WHAT YOU SHOULD DO — Starting at the line that contains "chamfer(nose.edges(), length=tip_nose)", reproduce each line exactly up to and including the line that contains "nodes[node].hide_render = nodes[node].hide_viewport". Reproduce nothing else.
*** RAW RECORDS
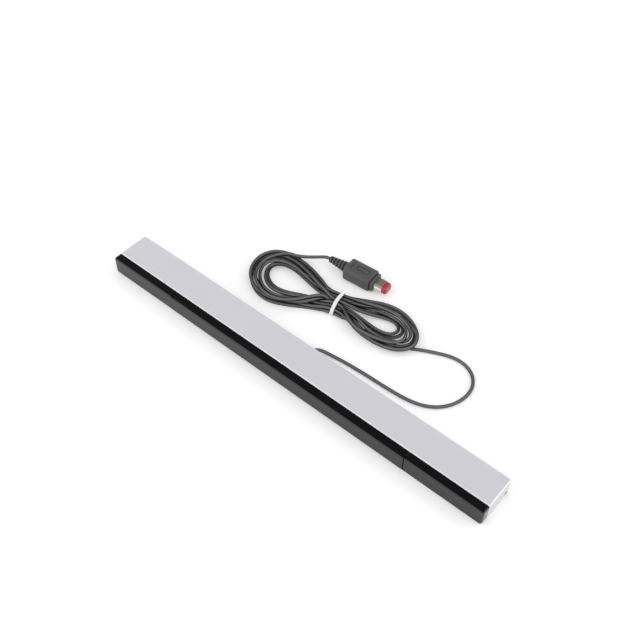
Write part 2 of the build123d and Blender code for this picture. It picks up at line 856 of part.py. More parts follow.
# Tie: a flat white band round the waist, drawn tight on the outer strands
strand_span = (turns_per_layer - 1) * strand_pitch + cord_diameter
bundle_height = layer_pitch + cord_diameter
tie_seat = tie_middle - waist_across * strand_pitch / 4 - waist_along * tie_width / 2
tie_plane = Plane(
    at_height(tie_seat, hank_lift + bundle_height / 2),
    x_dir=waist_across,
    z_dir=waist_along,
)
with BuildPart() as cord_tie:
    with BuildSketch(tie_plane):
        Rectangle(
            strand_span + 2 * (tie_wall + tie_gap),
            bundle_height + 2 * (tie_wall + tie_gap),
        )
        chamfer(vertices(), length=tie_corner + tie_wall / 2)
        with BuildSketch(mode=Mode.SUBTRACT):
            Rectangle(strand_span + 2 * tie_gap, bundle_height + 2 * tie_gap)
            chamfer(vertices(), length=tie_corner)
    extrude(amount=tie_width)
cord_tie.part.label = "cord_tie"
export_step(cord_tie.part, "parts/cord_tie.step")


def route_radii(points):
    """Bend radii for a cord's route: a share of the shorter run over the half turn's tangent."""
    radii = []
    for before, corner, after in zip(points, points[1:], points[2:]):
        run_in = corner - before
        run_out = after - corner
        half = radians(run_in.get_angle(run_out)) / 2
        radii.append(cord_bend_share * min(run_in.length, run_out.length) / tan(half))
    return radii


def free_cord(name, points):
    """A free stretch of cord along straight runs joined by tangent arcs."""
    radii = route_radii(points)
    with BuildPart() as cord:
        with BuildLine() as path:
            FilletPolyline(*points, radius=radii)
        route = path.wires()[0]
        with BuildSketch(Plane(route @ 0, x_dir=(0, 0, 1), z_dir=route % 0)):
            RegularPolygon(cord_radius, cord_sides, rotation=180 - 180 / cord_sides)
        sweep(path=route)
    print(
        f"{name}: {route.length:.1f} mm,",
        f"volume over section times length {cord.part.volume / section_area / route.length:.4f},",
        "radii",
        " ".join(f"{radius:.1f}" for radius in radii),
    )
    return cord.part


# Free run of the cord: out of the bar, down to the table and round to the hank
table_z = cord_radius
hank_start = hank_wire @ 0
hank_start_way = hank_wire % 0
free_points = [
    Vector(gland_x, rear_y + gland_nose, gland_z),
    Vector(gland_x, 14.2, gland_z),
    Vector(0.8, 16.1, 2.6),
    Vector(2.7, 17.5, 2.0),
    Vector(5.8, 18.6, 1.4),
    Vector(10.5, 19.7, 1.0),
    Vector(16.0, 20.4, table_z),
    Vector(24.5, 20.8, table_z),
    Vector(36.0, 20.2, table_z),
    Vector(50.0, 20.3, table_z),
    Vector(62.5, 23.0, table_z),
    Vector(72.0, 29.5, table_z),
    Vector(77.2, 38.5, table_z),
    Vector(76.6, 48.8, table_z),
    Vector(70.6, 56.6, table_z),
    Vector(61.5, 58.9, table_z),
    Vector(52.0, 56.6, 1.0),
    Vector(44.0, 52.6, 1.2),
    hank_start - hank_start_way * hank_run_in,
    hank_start,
]
cord_free_run = free_cord("cord_free_run", free_points)
cord_free_run.label = "cord_free_run"
export_step(cord_free_run, "parts/cord_free_run.step")

# Lead from the hank to the plug's boot
plug_turn = radians(plug_turn_deg)
plug_along = Vector(cos(plug_turn), sin(plug_turn), 0)
plug_across = Vector(-sin(plug_turn), cos(plug_turn), 0)
boot_tip = Vector(plug_x, plug_y, plug_height / 2)
hank_end = hank_wire @ 1
hank_end_way = hank_wire % 1
lead_points = [
    hank_end,
    hank_end + hank_end_way * hank_run_out,
    Vector(-43.6, 62.2, 3.8),
    Vector(-40.4, 65.4, 4.0),
    Vector(-37.9, 68.2, 4.2),
    boot_tip - plug_along * boot_run_in,
    boot_tip,
]
cord_plug_lead = free_cord("cord_plug_lead", lead_points)
cord_plug_lead.label = "cord_plug_lead"
export_step(cord_plug_lead, "parts/cord_plug_lead.step")


def plug_section(distance):
    """A plane across the plug, with X to its side and Y up."""
    return Plane(boot_tip + plug_along * distance, x_dir=plug_across, z_dir=plug_along)


# Boot: a ribbed strain relief that widens towards the plug
with BuildPart() as plug_boot:
    rib_pitch = (boot_length - boot_base) / boot_ribs
    widening = (boot_root_radius - boot_tip_radius) / boot_ribs
    for number in range(boot_ribs):
        crest = boot_tip_radius + number * widening
        with BuildSketch(plug_section(number * rib_pitch)):
            RegularPolygon(crest, round_sides)
        extrude(amount=rib_pitch * boot_crest_share)
        with BuildSketch(plug_section((number + boot_crest_share) * rib_pitch)):
            RegularPolygon(crest - boot_groove, round_sides)
        extrude(amount=rib_pitch * (1 - boot_crest_share))
    with BuildSketch(plug_section(boot_length - boot_base)):
        RegularPolygon(boot_root_radius, round_sides)
    extrude(amount=boot_base)
plug_boot.part.label = "plug_boot"
export_step(plug_boot.part, "parts/plug_boot.step")

# Plug body: an eight-sided block with a collar, a panel outline and a grip line
body_end = boot_length + plug_length
with BuildPart() as plug_body:
    with BuildSketch(plug_section(boot_length)) as body_outline:
        Rectangle(plug_width, plug_height)
        chamfer(body_outline.vertices(), length=plug_chamfer)
    extrude(amount=plug_length)
    ends = plug_body.faces().filter_by(Axis(boot_tip, plug_along))
    chamfer(ends.edges(), length=plug_rim)
    with BuildSketch(plug_section(body_end)) as collar_outline:
        Rectangle(plug_width - 2 * collar_inset, plug_height - 2 * collar_inset)
        chamfer(collar_outline.vertices(), length=plug_chamfer - collar_inset / 2)
    extrude(amount=collar_length)
    top_plane = Plane(
        boot_tip + plug_along * (boot_length + plug_length / 2) + Vector(0, 0, plug_height / 2),
        x_dir=plug_along,
        z_dir=(0, 0, 1),
    )
    with BuildSketch(top_plane):
        with Locations((panel_forward, 0)):
            Rectangle(panel_length, panel_width)
            chamfer(vertices(), length=panel_corner)
            with BuildSketch(mode=Mode.SUBTRACT):
                Rectangle(panel_length - 2 * panel_line, panel_width - 2 * panel_line)
                chamfer(vertices(), length=panel_corner - panel_line / 2)
        with Locations((-grip_back, 0)):
            Rectangle(grip_width, grip_length)
    extrude(amount=-panel_depth, mode=Mode.SUBTRACT)
plug_body.part.label = "plug_body"
export_step(plug_body.part, "parts/plug_body.step")

# Tongue, contact plates and tip
tongue_start = body_end + collar_length
with BuildPart() as plug_tongue:
    with BuildSketch(plug_section(tongue_start)) as tongue_outline:
        Rectangle(tongue_width, tongue_height)
        chamfer(tongue_outline.vertices(), length=tongue_edge)
    extrude(amount=tongue_length)
plug_tongue.part.label = "plug_tongue"
export_step(plug_tongue.part, "parts/plug_tongue.step")

with BuildPart() as plug_contacts:
    for side in (-1, 1):
        side_plane = Plane(
            boot_tip
            + plug_along * (tongue_start + tongue_length / 2)
            + plug_across * side * tongue_width / 2,
            x_dir=plug_along,
            z_dir=plug_across * side,
        )
        with BuildSketch(side_plane):
            Rectangle(tongue_length, contact_height)
            slit_side = 1 if side < 0 else -1
            with Locations((0, -slit_side * contact_slit_share * contact_height)):
                Rectangle(
                    tongue_length - 2 * contact_wall,
                    contact_slit,
                    mode=Mode.SUBTRACT,
                )
        extrude(amount=contact_wall)
plug_contacts.part.label = "plug_contacts"
export_step(plug_contacts.part, "parts/plug_contacts.step")

with BuildPart() as plug_tip:
    with BuildSketch(plug_section(tongue_start + tongue_length)) as tip_outline:
        Rectangle(tip_width, tip_height)
        chamfer(tip_outline.vertices(), length=tip_chamfer)
    extrude(amount=tip_length)
    nose = plug_tip.faces().sort_by(Axis(boot_tip, plug_along))[-1]
    chamfer(nose.edges(), length=tip_nose)
plug_tip.part.label = "plug_tip"
export_step(plug_tip.part, "parts/plug_tip.step")
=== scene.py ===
# %% [markdown]
# # A wired infrared sensor bar
#
# The real object is a slim bar that lies on a shelf. It has a satin silver shell, a
# glossy dark strip in front that hides infrared LEDs, and a thin grey cord that leaves
# the rear wall, lies in a tied hank and ends in a small keyed plug.
#
# The bar's shells come from the CAD frame, because their shapes are already right, and
# here they get their finishes. The cord, its tie, the plug's moulded parts, the screws
# and the LEDs are made here, because they are soft, rounded or repeated.

# %% Load the frame
import math

import bmesh
import bpy
from mathutils import Matrix, Vector


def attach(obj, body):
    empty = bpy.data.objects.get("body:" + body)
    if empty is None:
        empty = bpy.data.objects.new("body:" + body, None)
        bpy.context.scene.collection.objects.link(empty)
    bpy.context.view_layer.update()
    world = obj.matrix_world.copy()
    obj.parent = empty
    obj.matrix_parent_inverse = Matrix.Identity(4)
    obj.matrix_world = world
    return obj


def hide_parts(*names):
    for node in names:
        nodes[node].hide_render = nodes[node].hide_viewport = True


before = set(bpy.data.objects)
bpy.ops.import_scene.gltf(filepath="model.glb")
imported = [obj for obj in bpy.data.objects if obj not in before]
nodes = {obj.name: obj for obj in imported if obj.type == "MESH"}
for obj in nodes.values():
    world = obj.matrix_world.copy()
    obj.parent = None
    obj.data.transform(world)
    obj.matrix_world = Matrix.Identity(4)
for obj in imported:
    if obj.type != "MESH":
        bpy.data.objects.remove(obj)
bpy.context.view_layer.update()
MM = 0.001
print("CAD nodes:", len(nodes))

# %% [markdown]
# ## Camera
#
# The camera was fitted to corners of the bar in the photograph. It stands about half a
# metre away and looks down at the bar at fifty degrees. A frame of three unit vectors,
# turned by a small roll, gives its attitude directly, which is exact and needs no
# constraint.

# %% Camera
CAMERA_PLACE = Vector((188.944, -214.709, 375.723)) * MM
CAMERA_AZIMUTH = math.radians(38.8988)
CAMERA_ELEVATION = math.radians(49.5719)
CAMERA_ROLL = math.radians(1.3318)
CAMERA_LENS_MM = 52.364
CAMERA_SENSOR_MM = 36.0
CAMERA_NEAREST = 0.01

ahead = Vector(
    (
        -math.sin(CAMERA_AZIMUTH) * math.cos(CAMERA_ELEVATION),
        math.cos(CAMERA_AZIMUTH) * math.cos(CAMERA_ELEVATION),
        -math.sin(CAMERA_ELEVATION),
    )
)
level_right = ahead.cross(Vector((0, 0, 1))).normalized()
level_up = level_right.cross(ahead)
camera_right = level_right * math.cos(CAMERA_ROLL) + level_up * math.sin(CAMERA_ROLL)
camera_up = level_up * math.cos(CAMERA_ROLL) - level_right * math.sin(CAMERA_ROLL)

camera_data = bpy.data.cameras.new("photo_camera")
camera_data.sensor_width = CAMERA_SENSOR_MM
camera_data.lens = CAMERA_LENS_MM
camera_data.clip_start = CAMERA_NEAREST
camera = bpy.data.objects.new("photo_camera", camera_data)
bpy.context.scene.collection.objects.link(camera)
attitude = Matrix((camera_right, camera_up, -ahead)).transposed().to_4x4()
camera.matrix_world = Matrix.Translation(CAMERA_PLACE) @ attitude
bpy.context.scene.camera = camera
print("camera at", [round(value, 3) for value in CAMERA_PLACE])

# %% [markdown]
# ## Colours and nodes
#
# Colours are written as sRGB hex values, as a designer would note them, and one function
# turns them to the linear values that shaders work in. One more function adds a node
# with its settings and links, which keeps each material short enough to read.
# Moulded plastics share one recipe, because they differ only in colour, gloss and grain.

# %% Helpers for materials
MOTTLE_MM = 14.0
GRAIN_DEPTH_SHARE = 0.3


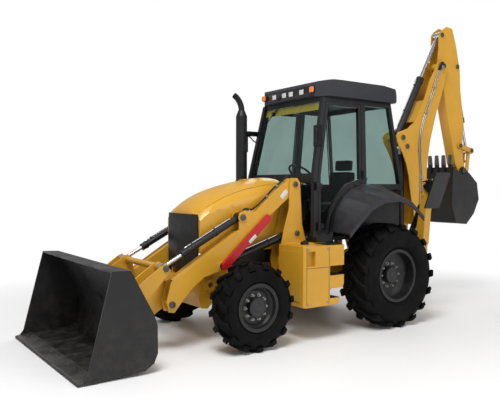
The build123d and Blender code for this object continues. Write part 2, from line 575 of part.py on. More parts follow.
******
PROBLEM SOLUTION —
    chamfer(nose.edges(), length=tip_nose)
plug_tip.part.label = "plug_tip"
export_step(plug_tip.part, "parts/plug_tip.step")
=== scene.py ===
# %% [markdown]
# # A wired infrared sensor bar
#
# The real object is a slim bar that lies on a shelf. It has a satin silver shell, a
# glossy dark strip in front that hides infrared LEDs, and a thin grey cord that leaves
# the rear wall, lies in a tied hank and ends in a small keyed plug.
#
# The bar's shells come from the CAD frame, because their shapes are already right, and
# here they get their finishes. The cord, its tie, the plug's moulded parts, the screws
# and the LEDs are made here, because they are soft, rounded or repeated.

# %% Load the frame
import math

import bmesh
import bpy
from mathutils import Matrix, Vector


def attach(obj, body):
    empty = bpy.data.objects.get("body:" + body)
    if empty is None:
        empty = bpy.data.objects.new("body:" + body, None)
        bpy.context.scene.collection.objects.link(empty)
    bpy.context.view_layer.update()
    world = obj.matrix_world.copy()
    obj.parent = empty
    obj.matrix_parent_inverse = Matrix.Identity(4)
    obj.matrix_world = world
    return obj


def hide_parts(*names):
    for node in names:
        nodes[node].hide_render = nodes[node].hide_viewport = True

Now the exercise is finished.